* Description of the task: Set down exactly the lines of the listing below, please, beginning with the first and ending with the line that holds "# lights the".

* Excerpted records:
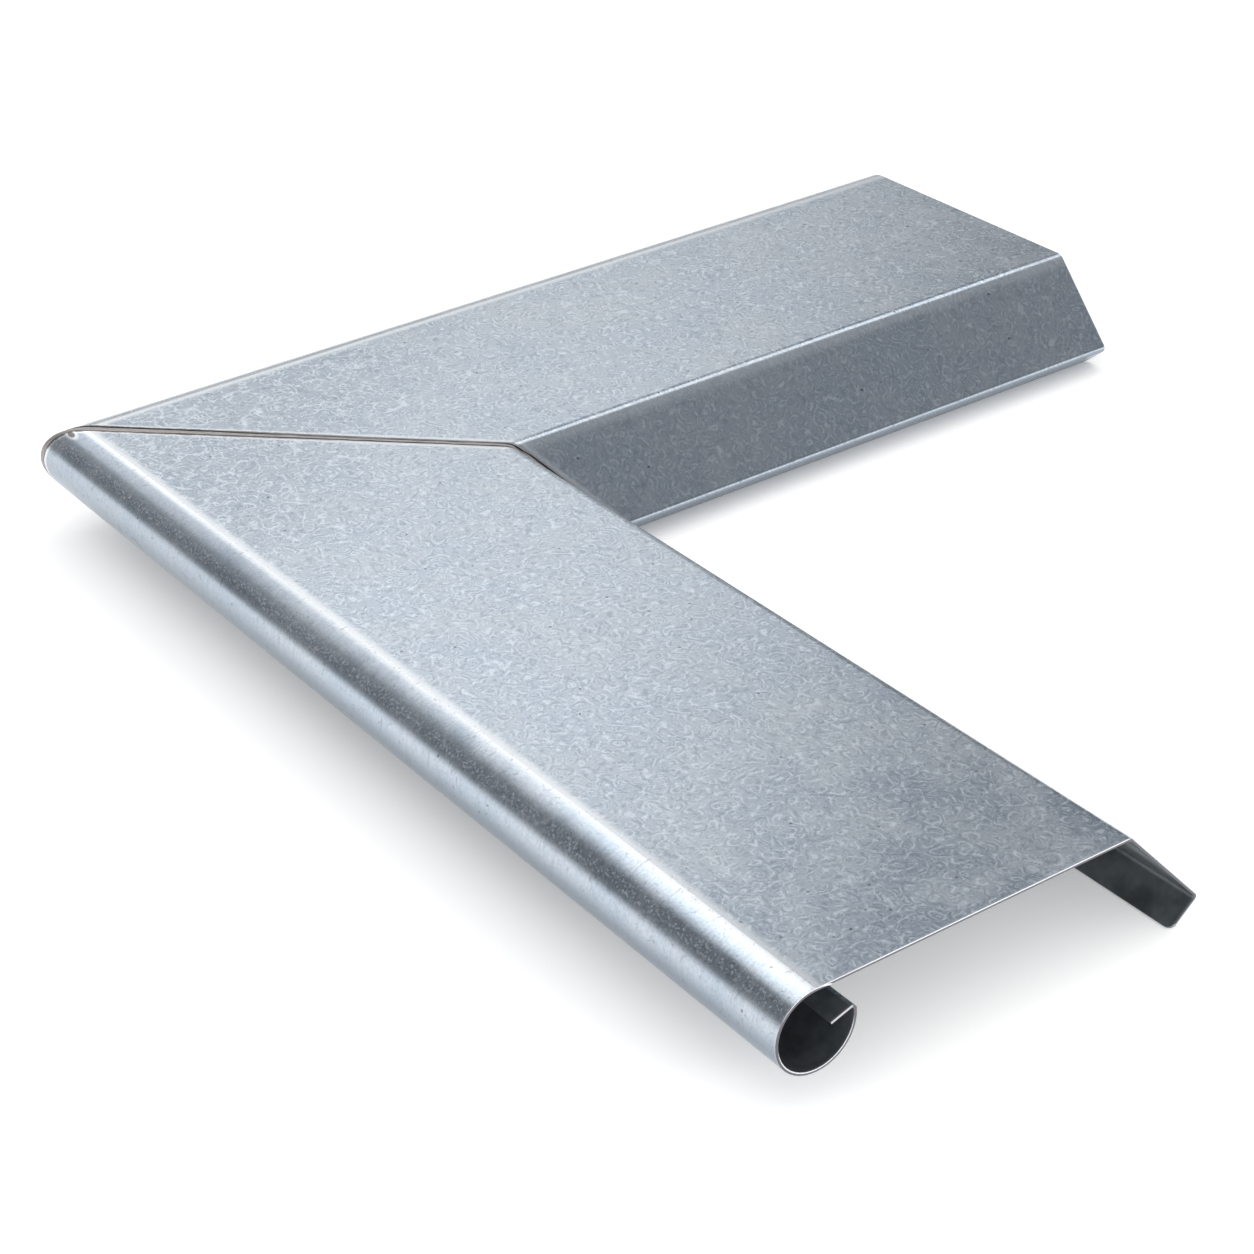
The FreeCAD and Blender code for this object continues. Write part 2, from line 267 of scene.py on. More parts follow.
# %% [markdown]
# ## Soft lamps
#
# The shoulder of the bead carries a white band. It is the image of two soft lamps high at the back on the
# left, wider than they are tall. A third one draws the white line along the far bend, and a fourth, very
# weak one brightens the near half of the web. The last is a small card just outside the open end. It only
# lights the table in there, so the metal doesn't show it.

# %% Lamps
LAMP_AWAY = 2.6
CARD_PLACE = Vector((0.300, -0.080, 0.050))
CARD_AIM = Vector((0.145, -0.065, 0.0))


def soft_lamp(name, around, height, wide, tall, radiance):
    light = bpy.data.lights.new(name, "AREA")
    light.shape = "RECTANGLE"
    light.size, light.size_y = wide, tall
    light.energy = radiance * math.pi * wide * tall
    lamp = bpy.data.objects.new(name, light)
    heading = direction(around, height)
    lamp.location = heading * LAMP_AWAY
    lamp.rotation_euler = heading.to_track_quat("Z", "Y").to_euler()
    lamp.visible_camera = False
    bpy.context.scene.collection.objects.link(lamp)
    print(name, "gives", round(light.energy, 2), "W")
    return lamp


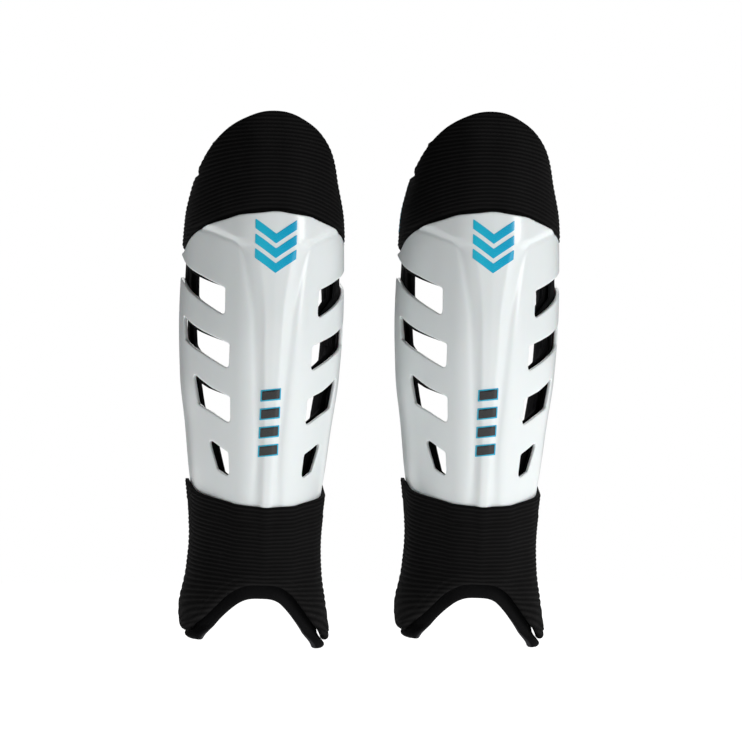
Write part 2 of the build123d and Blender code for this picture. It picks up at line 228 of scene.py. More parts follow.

* In response:
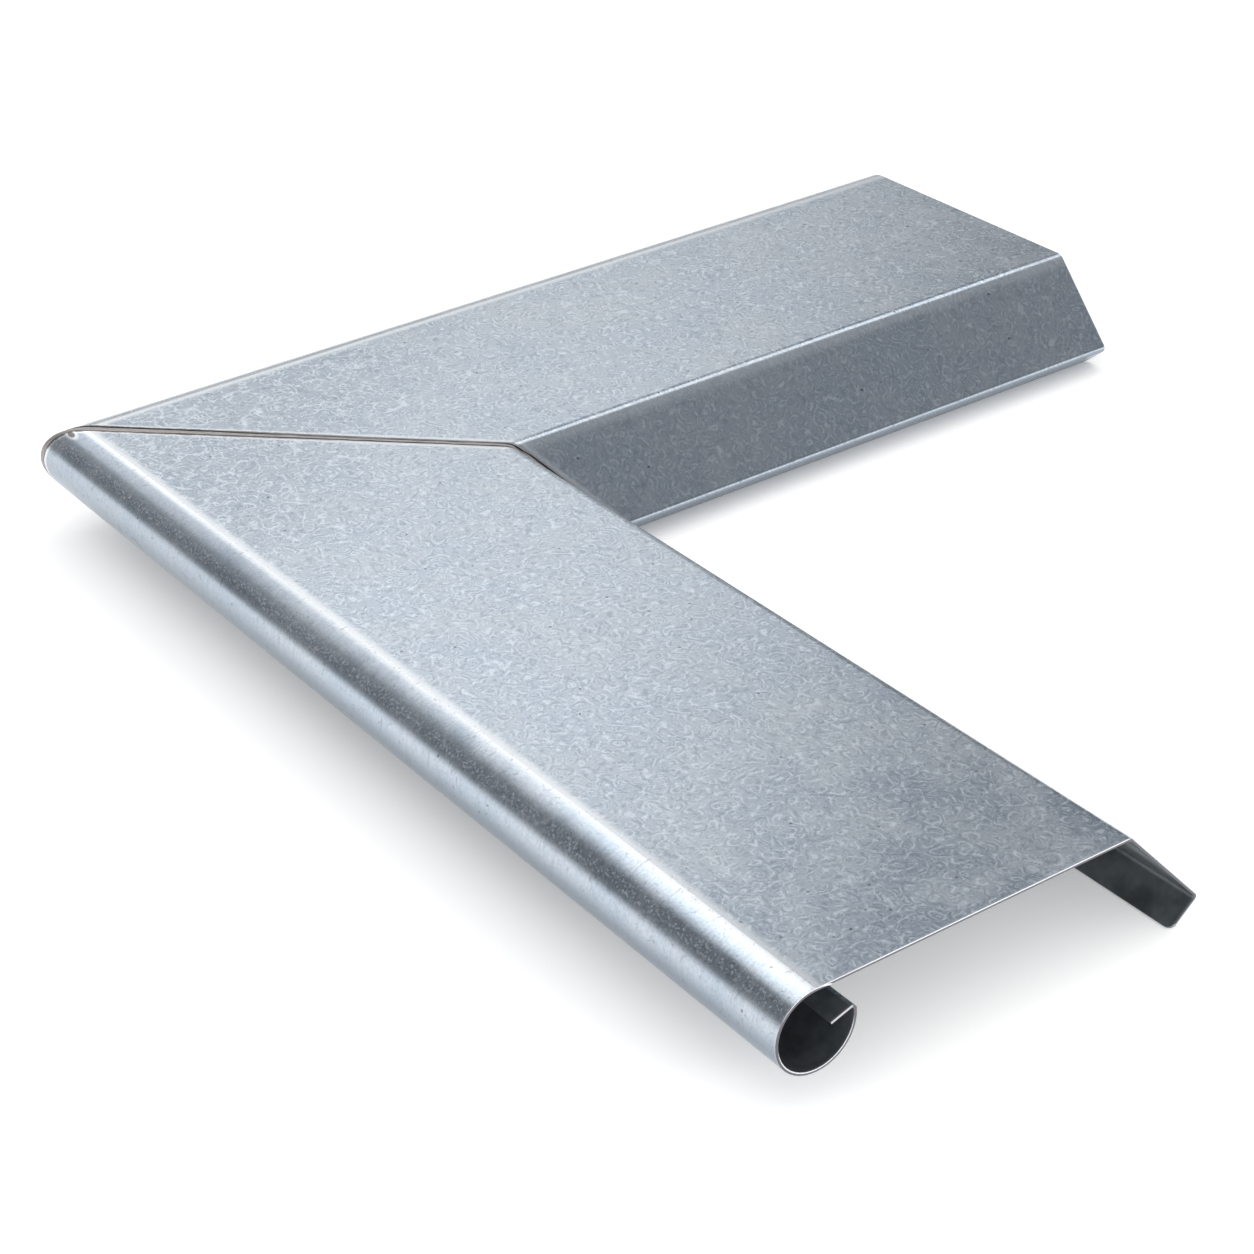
The FreeCAD and Blender code for this object continues. Write part 2, from line 267 of scene.py on. More parts follow.
# %% [markdown]
# ## Soft lamps
#
# The shoulder of the bead carries a white band. It is the image of two soft lamps high at the back on the
# left, wider than they are tall. A third one draws the white line along the far bend, and a fourth, very
# weak one brightens the near half of the web. The last is a small card just outside the open end. It only
# lights the table in there, so the metal doesn't show it.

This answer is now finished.